━━ ENTRIES ━━

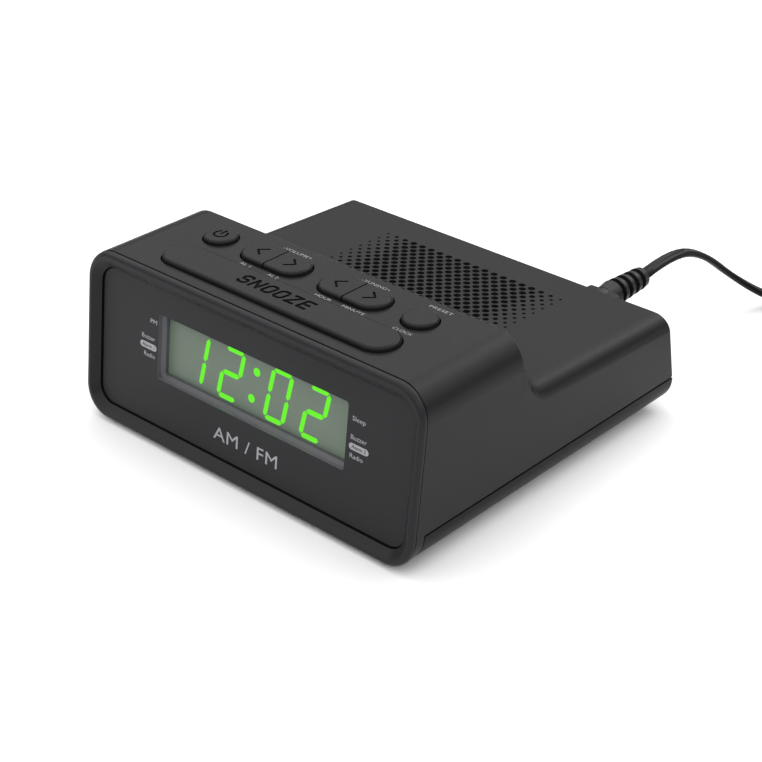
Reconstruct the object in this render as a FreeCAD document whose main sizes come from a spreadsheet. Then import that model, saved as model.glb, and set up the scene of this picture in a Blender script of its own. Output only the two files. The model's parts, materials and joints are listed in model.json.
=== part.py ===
# Clock radio, mm, +X to the right seen from the front, -Y to the front, +Z up.
# Origin: middle of the footprint, on the surface that the feet stand on.
import FreeCAD
import Part
import Sketcher
import math
import os

V = FreeCAD.Vector
doc = FreeCAD.newDocument("clock_radio")

# ------------------------------------------------------------------ sheet
sheet = doc.addObject("Spreadsheet::Sheet", "dims")
CELLS = [
    # cabinet
    ("body_width", 128.0), ("block_height", 51.5), ("body_depth", 117.6),
    ("foot_height", 1.2), ("wall", 2.2), ("front_lean", 7.0), ("half_depth", 59.0),
    ("block_depth", 46.0), ("block_corner", 9.0), ("block_top_corner", 9.6), ("deck_corner", 5.0),
    ("deck_front_height", 34.0), ("deck_fall", 2.4), ("step_fillet", 9.0), ("block_back_edge", 1.0),
    ("back_lean", 11.3), ("back_depth_low", 117.4), ("seam_height", 10.0), ("seam_gap", 0.6),
    ("strip_width", 3.0), ("tray_back_fillet", 6.0), ("tray_wall", 2.2),
    # bezel and front panel, measured square to the leaning front
    ("seam_offset", 2.0), ("bezel_gap", 0.25), ("bezel_round", 1.4), ("bezel_bevel_wide", 2.3),
    ("bezel_bevel_deep", 2.1), ("bezel_lip_depth", 5.2), ("face_height", 51.9),
    ("panel_low", 4.55), ("panel_high", 46.6), ("panel_width", 119.0), ("panel_corner", 5.0),
    ("panel_gap", 0.4), ("panel_sink", 2.7), ("panel_thick", 1.2), ("ledge_width", 2.0),
    ("window_left", -36.0), ("window_right", 37.0), ("window_low", 19.1), ("window_high", 39.0), ("window_corner", 0.9),
    ("display_sink", 6.0), ("holder_wall", 1.6), ("holder_step", 1.0), ("holder_back", 12.4), ("filter_thick", 0.5), ("module_thick", 3.9),
    ("digit_height", 16.5), ("digit_width", 6.85), ("digit_slant", 10.4), ("stroke", 1.5), ("digit_middle", 29.0), ("bar_gap", 0.2), ("dot_radius", 1.25),
    ("digit_one", -23.5), ("digit_two", -9.5), ("digit_three", 8.85), ("digit_four", 22.6), ("colon_middle", -0.43), ("colon_spread", 4.2),
    # buttons
    ("cap_gap", 0.4), ("cap_rise", 1.4), ("cap_round", 1.0), ("flange_wide", 0.75), ("flange_thick", 1.2), ("flange_drop", 0.3),
    ("row_depth", 34.4), ("power_mid", -38.5), ("volume_mid", -15.8), ("tuning_mid", 14.2), ("clock_mid", 37.5),
    ("round_hole_radius", 5.5), ("pill_length", 24.6), ("pill_width", 12.1), ("split_gap", 0.5),
    ("snooze_mid", -0.2), ("snooze_depth", 18.9), ("snooze_length", 87.0), ("snooze_width", 13.2),
    ("snooze_rise", 1.45), ("snooze_round", 1.05), ("engrave_depth", 0.35), ("engrave_width", 0.72), ("word_width", 0.98),
    ("stem_radius", 1.75), ("plunger_radius", 1.5), ("plunger_clearance", 0.06), ("switch_side", 6.0), ("switch_height", 3.5),
    # boards
    ("key_board_top", 42.8), ("board_thick", 1.6), ("key_board_half", 50.0), ("main_board_low", 7.0),
    # grille and speaker
    ("hole_radius", 1.12), ("hole_pitch_across", 3.569), ("hole_pitch_deep", 4.286), ("hole_first", -33.33), ("hole_last_row", 100.27),
    ("hole_rows", 21), ("hole_columns", 20), ("speaker_mid", 0.5), ("speaker_depth", 76.0), ("speaker_radius", 28.5), ("speaker_height", 16.5),
    # cord
    ("cord_across", 4.2), ("cord_thick", 2.2), ("relief_side", 37.5), ("relief_height", 26.5), ("relief_length", 18.5),
    ("coil_inner", 18.3), ("coil_outer", 31.8), ("coil_low", 0.5), ("coil_high", 9.95), ("coil_side", 92.0), ("coil_back", 138.0),
]
for i, (name, value) in enumerate(CELLS):
    sheet.set("A%d" % (i + 2), name)
    sheet.set("B%d" % (i + 2), repr(value))
    sheet.setAlias("B%d" % (i + 2), name)
doc.recompute()


def val(e):
    """The number that an expression over the sheet gives."""
    if isinstance(e, (int, float)):
        return float(e)
    r = sheet.evalExpression(e)
    return float(getattr(r, "Value", r))


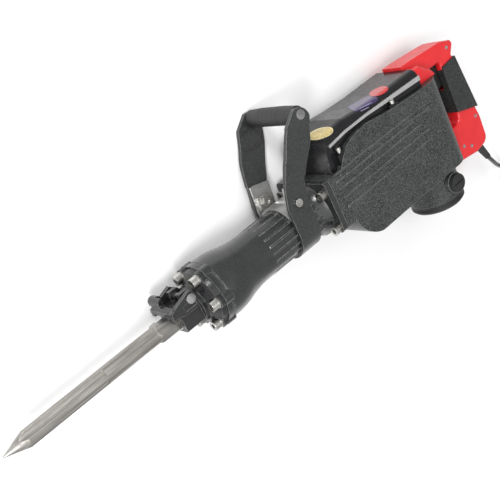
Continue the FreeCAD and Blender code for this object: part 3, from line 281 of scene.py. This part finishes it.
CASE = hammered_paint("case_black", (0.007, 0.008, 0.008), (0.100, 0.110, 0.103), 600, 0.72, 0.34, 0.10)
NOSE = hammered_paint("nose_black", (0.010, 0.010, 0.011), (0.030, 0.031, 0.032), 480, 0.25, 0.32, 0.35)
NECK = hammered_paint("neck_black", (0.007, 0.008, 0.008), (0.036, 0.039, 0.037), 900, 0.20, 0.26, 0.30)
STRAP = hammered_paint("strap_black", (0.022, 0.023, 0.023), (0.050, 0.053, 0.052), 420, 0.06, 0.30, 0.15)
BLACK = moulded("black_plastic", (0.014, 0.014, 0.015), (0.040, 0.041, 0.042), 0.42)
GLOSS = moulded("cover_gloss", (0.007, 0.007, 0.008), (0.010, 0.010, 0.012), 0.24, 300, 0.03, 0.10)
RED = moulded(
    "handle_red", (0.60, 0.009, 0.013), (0.72, 0.020, 0.024), 0.38, 900, 0.08, 0.12, (0.90, 0.12, 0.11)
)
RUBBER = moulded("seal_rubber", (0.012, 0.012, 0.013), (0.040, 0.041, 0.042), 0.55, 700, 0.25)
SHEATH = moulded("cord_black", (0.012, 0.012, 0.013), (0.035, 0.036, 0.037), 0.34, 1500, 0.12, 0.3)
ZINC = machined("bolt_zinc", (0.66, 0.65, 0.62), (0.36, 0.35, 0.33), 0.26, (1, 6, 6), 0.2)
SADDLE = machined("saddle_zinc", (0.60, 0.60, 0.59), (0.40, 0.40, 0.39), 0.38, (1, 1, 8), 0.25)
STEEL = machined("tool_steel", (0.50, 0.50, 0.50), (0.25, 0.25, 0.25), 0.28, (8, 1, 8), 0.25)
ALLOY = machined("light_alloy", (0.62, 0.63, 0.64), (0.42, 0.43, 0.44), 0.45, (1, 1, 1), 0.4)
BRIGHT = machined("rail_bright", (0.82, 0.82, 0.82), (0.60, 0.60, 0.60), 0.26, (0.05, 1, 1), 0.2, (1, 1, 1))

for dull in (GLOSS, CASE, NOSE, BLACK, STRAP):
    shader = dull.node_tree.nodes["Principled BSDF"]
    shader.inputs["Specular IOR Level"].default_value = LOW_GLOSS

LOOKS = {
    "bit_steel": chisel_steel(),
    "nose_black": NOSE,
    "tool_steel": STEEL,
    "case_black": CASE,
    "bolt_zinc": ZINC,
    "seal_rubber": RUBBER,
    "light_alloy": ALLOY,
    "motor_iron": laminated_iron(),
    "copper": wound_copper(),
    "cover_gloss": GLOSS,
    "rail_bright": BRIGHT,
    "black_plastic": BLACK,
    "strap_black": STRAP,
    "handle_red": RED,
    "trigger_black": BLACK,
    "cord_black": SHEATH,
}
SPECIAL = {"cylinder_case": NECK, "rear_grip": rubber_grip(), "handle_saddle": SADDLE}


def paint(obj, material):
    obj.data.materials.clear()
    obj.data.materials.append(material)


for entry in frame["record"]["subparts"]:
    name = entry["node"]
    paint(nodes[name], SPECIAL.get(name) or LOOKS[entry["material_slot"]])


# ---------------------------------------------------------------- cord

CORD_D = 0.009
GUARD_END = (0.779, -0.157, -0.004)
COIL_AT = (0.955, -0.318)
route = [
    GUARD_END, (0.796, -0.178, -0.011), (0.817, -0.198, -0.024), (0.843, -0.217, -0.041),
    (0.874, -0.235, -0.056), (0.909, -0.249, -0.0652), (0.947, -0.2575, -0.0653),
]
TURNS = [
    (0.061, -0.0653), (0.052, -0.0653), (0.043, -0.0653),
    (0.043, -0.0560), (0.052, -0.0560), (0.061, -0.0560),
]
STEPS = 16
START_ANGLE = math.radians(97.5)
for step in range(1, len(TURNS) * STEPS - 1):
    turn = step / STEPS
    whole = min(int(turn), len(TURNS) - 1)
    after = min(whole + 1, len(TURNS) - 1)
    share = min(max((turn - whole - 0.75) / 0.25, 0), 1)
    radius = TURNS[whole][0] + (TURNS[after][0] - TURNS[whole][0]) * share
    height = TURNS[whole][1] + (TURNS[after][1] - TURNS[whole][1]) * share
    angle = START_ANGLE - 2 * math.pi * turn
    route.append((COIL_AT[0] + radius * math.cos(angle), COIL_AT[1] + radius * math.sin(angle), height))
route += [(0.957, -0.2570, -0.0560), (0.971, -0.2570, -0.0552), (0.982, -0.2570, -0.0550)]


def nurbs_tube(name, points, radius, material):
    curve = bpy.data.curves.new(name, "CURVE")
    curve.dimensions = "3D"
    spline = curve.splines.new("NURBS")
    spline.points.add(len(points) - 1)
    for point, place in zip(spline.points, points):
        point.co = (*place, 1)
    spline.order_u = 3
    spline.use_endpoint_u = True
    curve.bevel_depth = radius
    curve.bevel_resolution = 6
    curve.resolution_u = 6
    curve.use_fill_caps = True
    curve.materials.append(material)
    made = bpy.data.objects.new(name, curve)
    scene.collection.objects.link(made)
    return made


cord = nurbs_tube("mains_cord", route, CORD_D / 2, SHEATH)
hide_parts("power_cord", "cord_coil")
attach(cord, "housing")

# ---------------------------------------------------------------- stickers on the top cover


def surface_of(*names):
    """One tree of the triangles of some CAD nodes, in the row frame."""
    points, faces = [], []
    for name in names:
        mesh = nodes[name].data
        first = len(points)
        points += [nodes[name].matrix_world @ v.co for v in mesh.vertices]
        faces += [[first + i for i in polygon.vertices] for polygon in mesh.polygons]
    return BVHTree.FromPolygons(points, faces)


cover_surface = surface_of("top_cover")
RAY_START = 0.2


def sticker(name, centre, width, height, tilt, material, power=2.0, lift=0.0003):
    """Thin film pressed on the cover: an oval for power 2, squarer above it."""
    rings, around = 12, 64
    turned = Matrix.Rotation(math.radians(tilt), 3, CAMERA_BACK)
    across, upwards = turned @ CAMERA_RIGHT, turned @ CAMERA_UP
    verts = []
    for ring in range(rings + 1):
        for k in range(around):
            angle = 2 * math.pi * k / around
            reach = ring / rings
            c, s = math.cos(angle), math.sin(angle)
            x = math.copysign(abs(c) ** (2 / power), c) * width / 2 * reach
            y = math.copysign(abs(s) ** (2 / power), s) * height / 2 * reach
            start = Vector(centre) + across * x + upwards * y + CAMERA_BACK * RAY_START
            place, normal = cover_surface.ray_cast(start, -CAMERA_BACK)[:2]
            if place is None:
                place, normal = cover_surface.find_nearest(start - CAMERA_BACK * RAY_START)[:2]
            verts.append(place + normal * lift)
    faces = []
    for ring in range(rings):
        for k in range(around):
            after = (k + 1) % around
            a, b = ring * around, (ring + 1) * around
            faces.append((a + k, b + k, b + after, a + after))
    mesh = bpy.data.meshes.new(name)
    mesh.from_pydata(verts, [], faces)
    mesh.polygons.foreach_set("use_smooth", [True] * len(mesh.polygons))
    mesh.materials.append(material)
    made = bpy.data.objects.new(name, mesh)
    scene.collection.objects.link(made)
    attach(made, "housing")
    return made


def film(name, base, other, rough, metallic=0.0, scale=120):
    s = Shader(name, base, rough, metallic)
    cloud = s.noise(scale, 4, 0.6)
    tone = s.mix(s.ramp(cloud, (0.4, 0.0), (0.65, 1.0)), base, other)
    s.bump(cloud, 0.15, 0.0002)
    s.bsdf.inputs["Coat Weight"].default_value = 0.4
    s.bsdf.inputs["Coat Roughness"].default_value = 0.15
    return s.finish(tone)


GOLD = film("gold_film", (0.62, 0.50, 0.22), (0.44, 0.34, 0.12), 0.34, 0.4)
GOLD_RIM = film("gold_rim_film", (0.80, 0.70, 0.40), (0.62, 0.52, 0.26), 0.30, 0.5)
RED_FILM = film("red_film", (0.55, 0.012, 0.014), (0.34, 0.006, 0.012), 0.24)
VIOLET = film("violet_film", (0.040, 0.018, 0.110), (0.018, 0.010, 0.050), 0.24)
PALE = film("pale_film", (0.30, 0.28, 0.40), (0.16, 0.15, 0.24), 0.3)

sticker("sticker_gold_rim", (0.377, 0.122, 0.044), 0.0415, 0.0215, 15, GOLD_RIM, 2.0, 0.0003)
sticker("sticker_gold", (0.377, 0.122, 0.044), 0.0370, 0.0175, 15, GOLD, 2.0, 0.0006)
sticker("sticker_violet", (0.487, 0.119, 0.044), 0.052, 0.019, 29, VIOLET, 5.0, 0.0003)
sticker("sticker_red", (0.529, 0.120, 0.046), 0.0345, 0.0170, 27, RED_FILM, 2.2, 0.0006)
sticker("stripe_upper", (0.483, 0.1135, 0.048), 0.028, 0.0012, 29, PALE, 6.0, 0.0007)
sticker("stripe_lower", (0.477, 0.1100, 0.050), 0.018, 0.0012, 29, PALE, 6.0, 0.0007)

# ---------------------------------------------------------------- floor and light

floor_shader = Shader("floor", (0.92, 0.92, 0.92), 0.85)
floor_tone = floor_shader.ramp(floor_shader.noise(3.0, 2), (0.3, 0.90), (0.7, 0.93))
floor_mesh = bpy.data.meshes.new("floor")
signs = ((-1, -1), (1, -1), (1, 1), (-1, 1))
corners = [(x * FLOOR_SPAN, y * FLOOR_SPAN, FLOOR_Z - FLOOR_GAP) for x, y in signs]
floor_mesh.from_pydata(corners, [], [(0, 1, 2, 3)])
floor_mesh.materials.append(floor_shader.finish(floor_tone))
floor = bpy.data.objects.new("floor", floor_mesh)
scene.collection.objects.link(floor)

world = bpy.data.worlds.new("World")
world.use_nodes = True
world.node_tree.nodes["Background"].inputs["Color"].default_value = (1, 1, 1, 1)
world.node_tree.nodes["Background"].inputs["Strength"].default_value = 0.60
scene.world = world


def softbox(name, at, aim, width, height, power):
    data = bpy.data.lights.new(name, "AREA")
    data.shape = "RECTANGLE"
    data.size, data.size_y = width, height
    data.energy = power
    made = bpy.data.objects.new(name, data)
    scene.collection.objects.link(made)
    made.location = at
    made.rotation_euler = (Vector(aim) - Vector(at)).to_track_quat("-Z", "Y").to_euler()
    return made


MIDDLE = (0.30, 0.02, 0.0)
softbox("key", (-0.4, 1.9, 1.5), MIDDLE, 0.5, 0.4, 26)
softbox("front", (-1.3, 0.1, 1.6), MIDDLE, 0.6, 0.3, 22)
overhead = bpy.data.lights.new("overhead", "SUN")
overhead.energy = 1.1
overhead.angle = math.radians(75)
overhead_lamp = bpy.data.objects.new("overhead", overhead)
overhead_lamp.rotation_euler = (math.radians(6), math.radians(-14), 0)
scene.collection.objects.link(overhead_lamp)

scene.view_settings.view_transform = "Standard"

━━━

TASK GOAL: From the listing above, copy every line that holds the string "FreeCAD".

RESPONSE TO THIS TASK:
Reconstruct the object in this render as a FreeCAD document whose main sizes come from a spreadsheet. Then import that model, saved as model.glb, and set up the scene of this picture in a Blender script of its own. Output only the two files. The model's parts, materials and joints are listed in model.json.
import FreeCAD
V = FreeCAD.Vector
doc = FreeCAD.newDocument("clock_radio")
Continue the FreeCAD and Blender code for this object: part 3, from line 281 of scene.py. This part finishes it.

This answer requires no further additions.